Though i haven't used them in a long time. I have used flood before. I used some homemade coffee can lights. they were 2 cans soldered together with a ceramic light socket in the bottom and a gel frame permanently soldered to the opening. 

In the last 4 haunted houses that i did the lighting in. I never use any full power incandesent lighting. I even put table lamps in a bedroom or livingroom scene on a dimmer. Otherwise its just to bright for a haunted house. 

Over the years i have collected many stage type light fixtures that i use with color gels to get the desired effect. i even have led stage lights with dmx control to get rich color that can change, get brighter or dimmer and strobe at just a quik press of a button.

lights i use the need to be close to prop are usually of the led type. Somtimes it may be just one single led or something simular to the small led lights found here on the forum.

overall for me lighting gets complicated.
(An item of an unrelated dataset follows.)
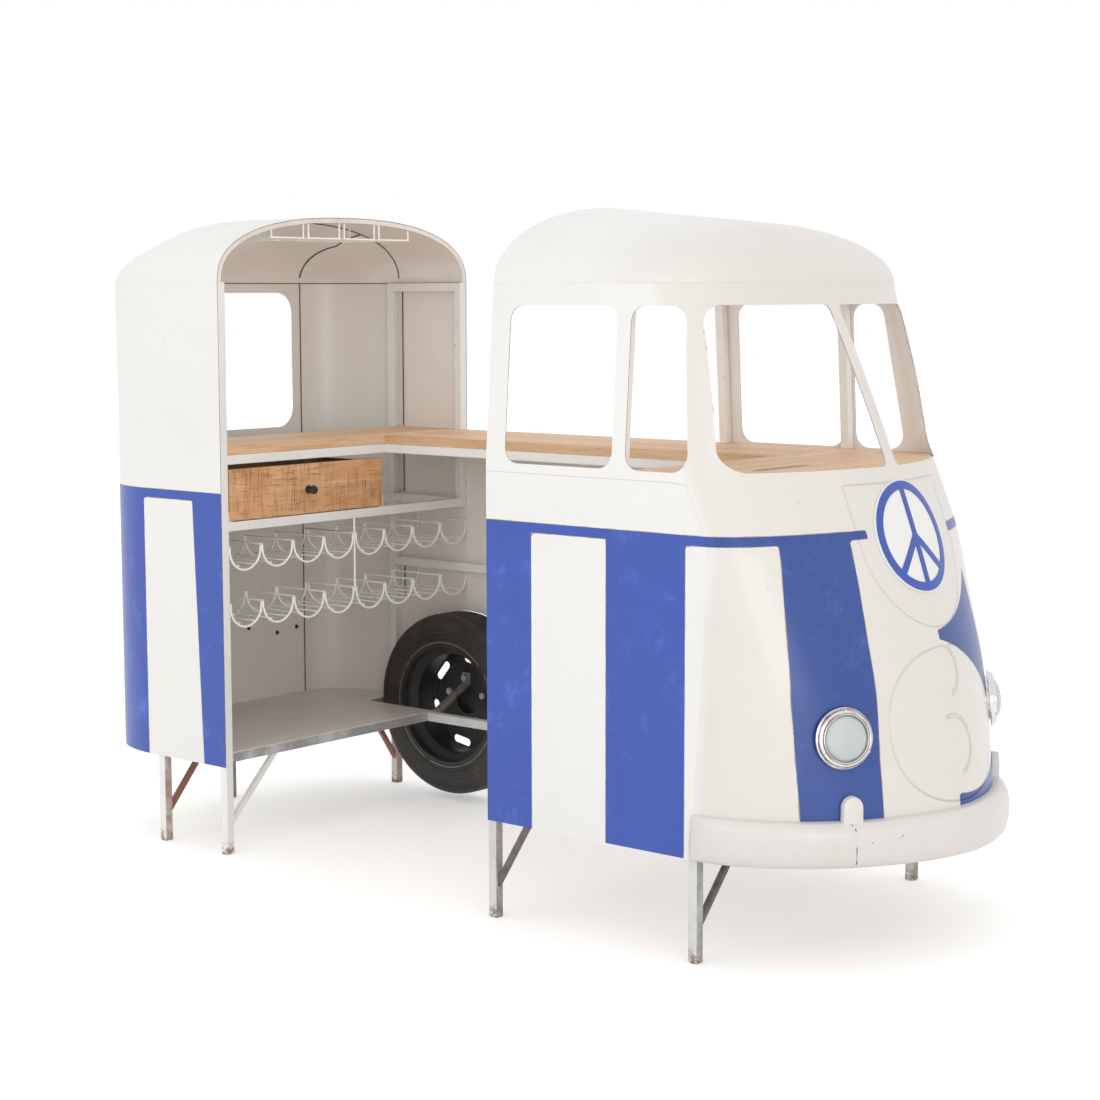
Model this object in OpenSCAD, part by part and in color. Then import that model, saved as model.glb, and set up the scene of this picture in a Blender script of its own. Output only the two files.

Sometimes you have to light a room 3 different ways before you get the effects you are looking for.

I have never used softboxes. you can get the same effect from gels. for most every color gel in the Rosco collection, there is a frosted version to acheive that softening effect.

I have a great wealth of lighting knowledge as have work in theater tech on the side. though only community theater. it just done on a smaller scale. i have also worked in tv doing lighting for shows. And i have been building and lighting scary things since i was 15. I am 35 now.


----------



## VillaHaunter (Jul 13, 2011)

Heat from hot lights are a real problem for box lights, 4 inch pvc with elbows on 2 sides of the box with a small fan blowing thru can keep heat build up in side. Just make sure the lights do not touch anything flamable.


----------